Al via le iscrizioni ai test d’italiano per stranieri. Parte oggi il decreto del governo che prevede la conoscenza dell’italiano come requisito necessario per ottenere il rilascio del permesso per soggiornanti di lungo periodo (ex carta di soggiorno). Gli immigrati residenti in Italia da almeno 5 anni dovranno sostenere la prova, scritta e orale, dopo 60 giorni dalla registrazione. Mancano però i corsi di lingua necessari ad affrontare i test, aumentano i costi delle procedure e c’è ancora poca chiarezza sull’organizzazione: tra i nodi maggiori, proprio la carenza di fondi destinati alle scuole che non saranno in grado di garantire una preparazione adeguata al superamento dell’esame.
Così il test obbligatorio rischia di essere «un ulteriore vincolo burocratico – spiega a Diritto di Critica Augusto Venanzetti, coordinatore della Rete scuole migranti – senza alcun vantaggio per gli immigrati».
Il decreto prevede, infatti, la possibilità che chi frequenti con profitto un corso organizzato dai Cpt (gli unici riconosciuti) sia esentato dai test, ma «i corsi sono già saturi e attualmente non c’è la possibilità di attivarne nuovi», spiega Venanzetti. Inoltre, «molti stranieri – sottolinea Cecilia Pani, della Comunità di S.Egidio, intervistata da Diritto di Critica – già in possesso di una certificazione A2 (livello richiesto per il superamento dei test) rischiano di vedere vanificato il proprio percorso, perché il decreto non prevede il riconoscimento dei corsi organizzati dalle associazioni». Problema ancora più grave, dato che proprio le associazioni assicurano più del 50% dei corsi di lingua nel territorio.

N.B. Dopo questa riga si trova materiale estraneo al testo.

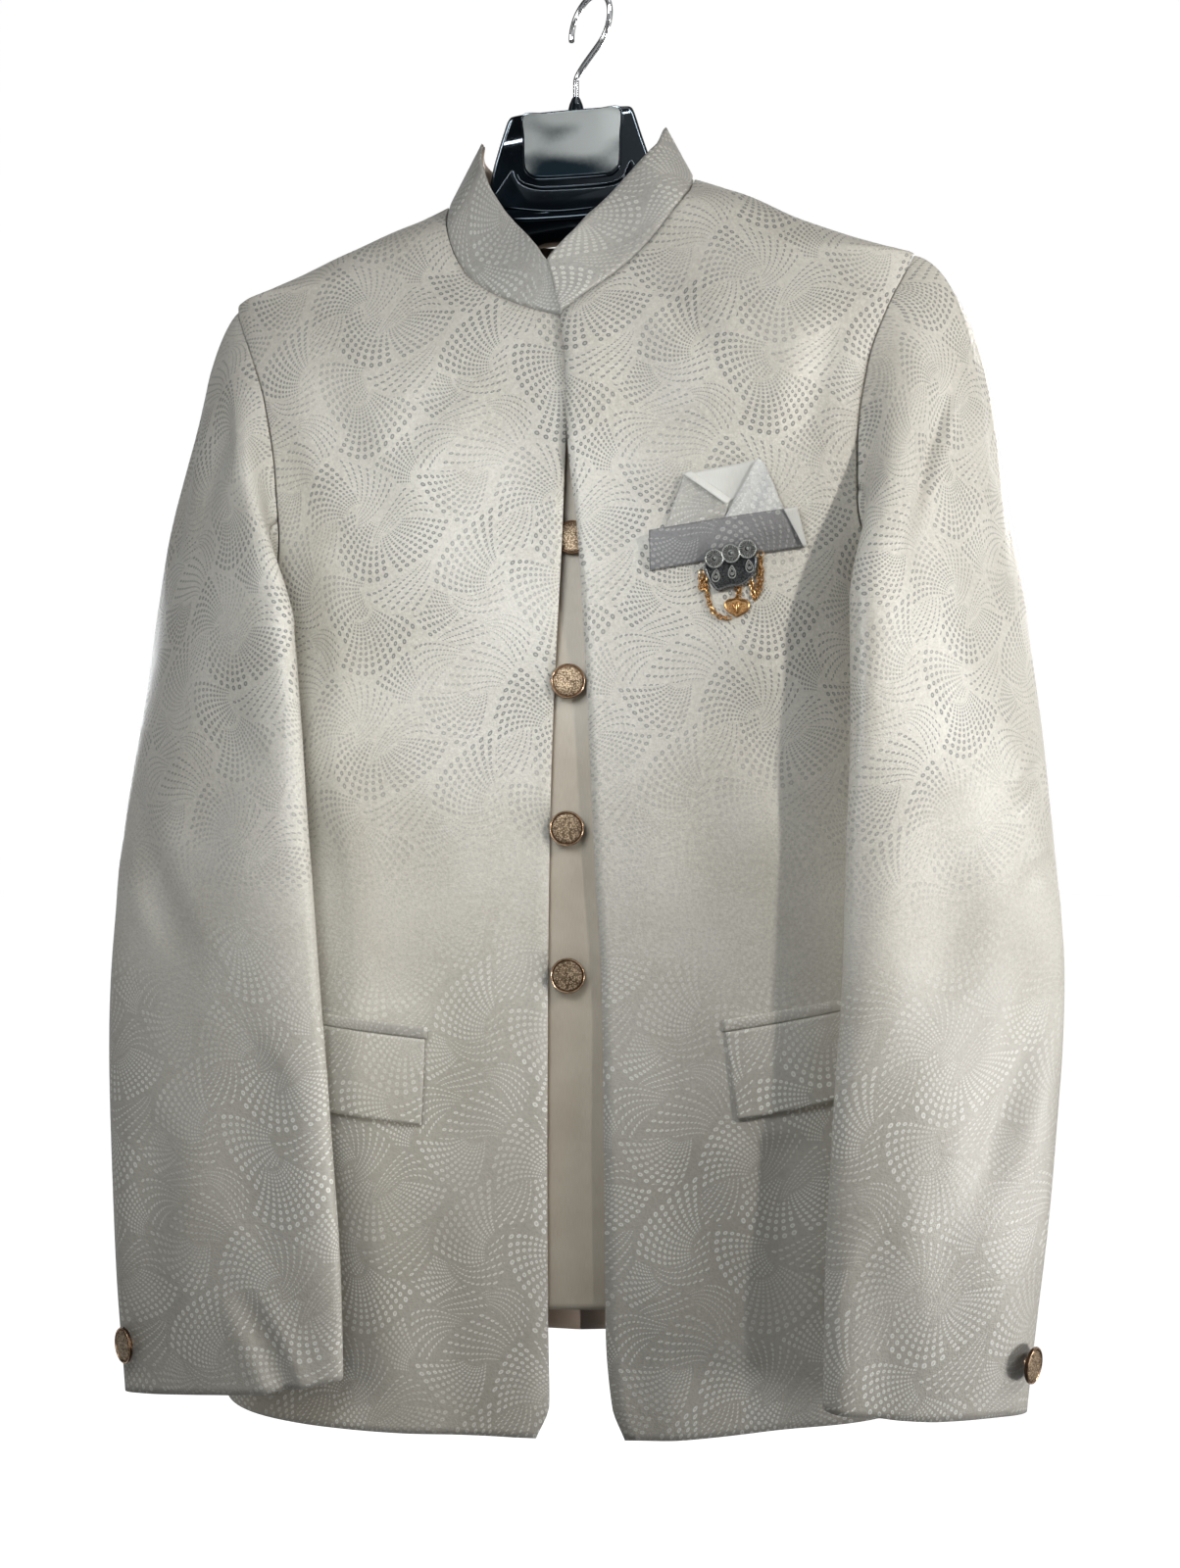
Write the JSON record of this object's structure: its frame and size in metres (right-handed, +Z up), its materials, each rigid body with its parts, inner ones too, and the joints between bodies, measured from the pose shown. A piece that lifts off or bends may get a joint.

Difficile, poi, stabilire dei criteri di valutazione obiettivi: «Non ci sarà un unico test – continua Cecilia Pani- ma prove diverse scelte dai singoli consigli di classe». Dopo l’eventuale superamento della prova, l’immigrato non otterrà alcuna certificazione d’italiano riconosciuta, «il test sarà a uso e consumo del Ministero e girerà solo tra gli organi di polizia e prefettura per il rilascio del permesso».

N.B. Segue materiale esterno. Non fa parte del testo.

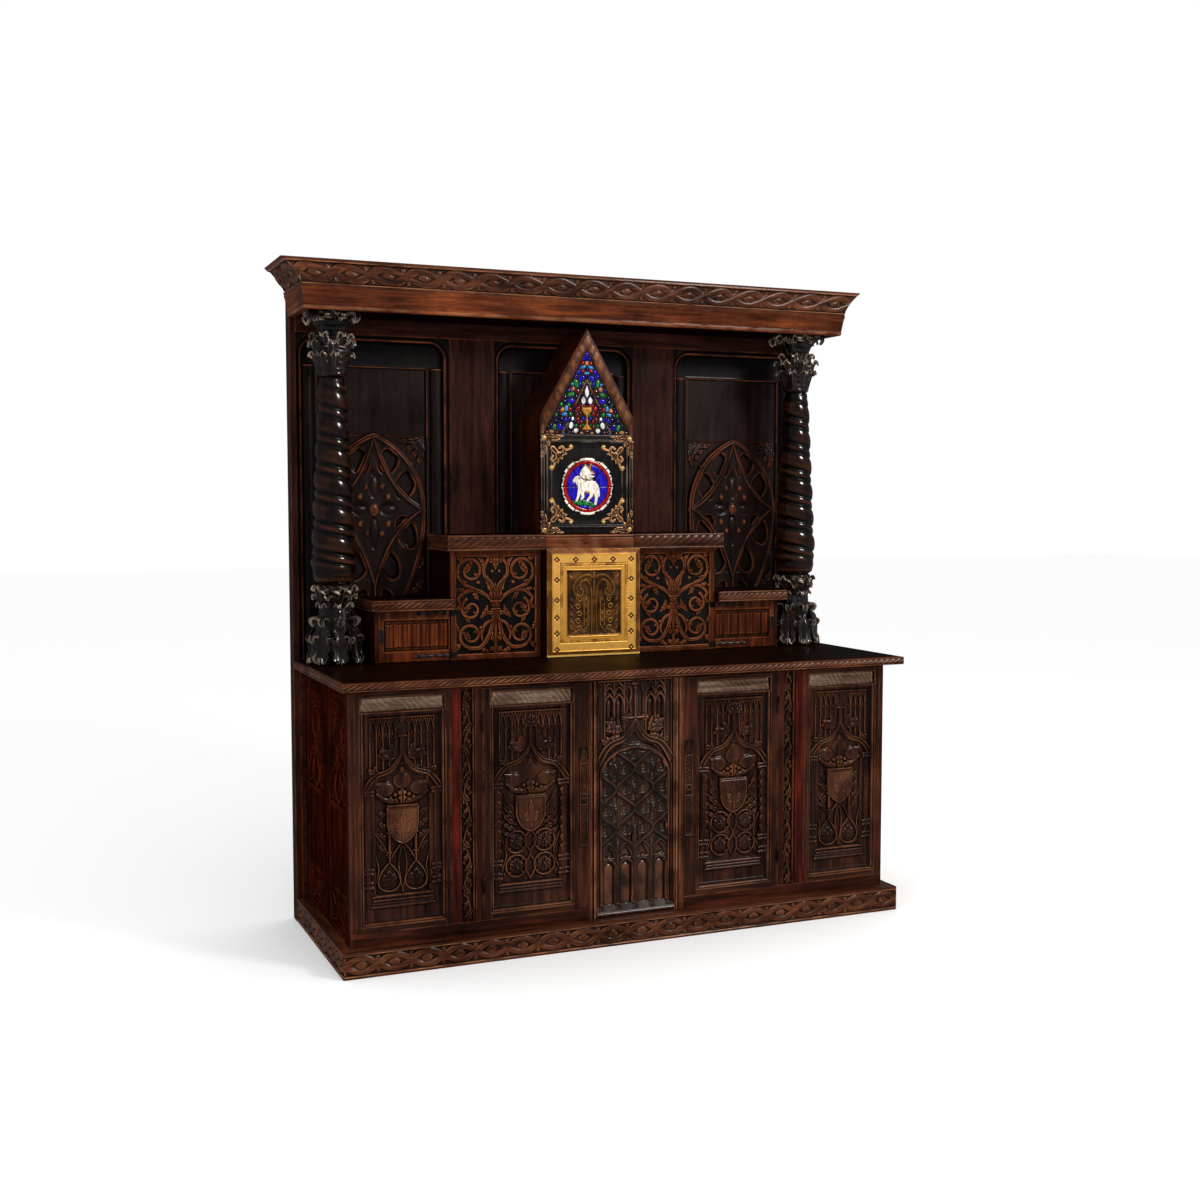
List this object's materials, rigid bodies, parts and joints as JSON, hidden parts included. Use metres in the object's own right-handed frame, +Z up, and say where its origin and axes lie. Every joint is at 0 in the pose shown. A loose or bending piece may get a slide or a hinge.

Nessun valore aggiunto dunque, ma solo un ulteriore obbligo che aggrava una burocrazia già massacrante. E che non rispecchia un bisogno reale del paese: secondo gli ultimi dati del Censis, l’85% degli immigrati è già in possesso di una sufficiente conoscenza dell’italiano. Ciò che manca è invece una reale progettualità in grado di favorire un vero processo di intercultura e socializzazione.
La preoccupazione maggiore delle associazioni riguarda soprattutto la prova scritta: «Tanti immigrati – aggiunge Cecilia Pani – riescono perfettamente a capire e farsi capire nella quotidianità, ma non scrivono correttamente. Difficoltà ancora maggiore per chi è abituato a lingue che non usano caratteri latini».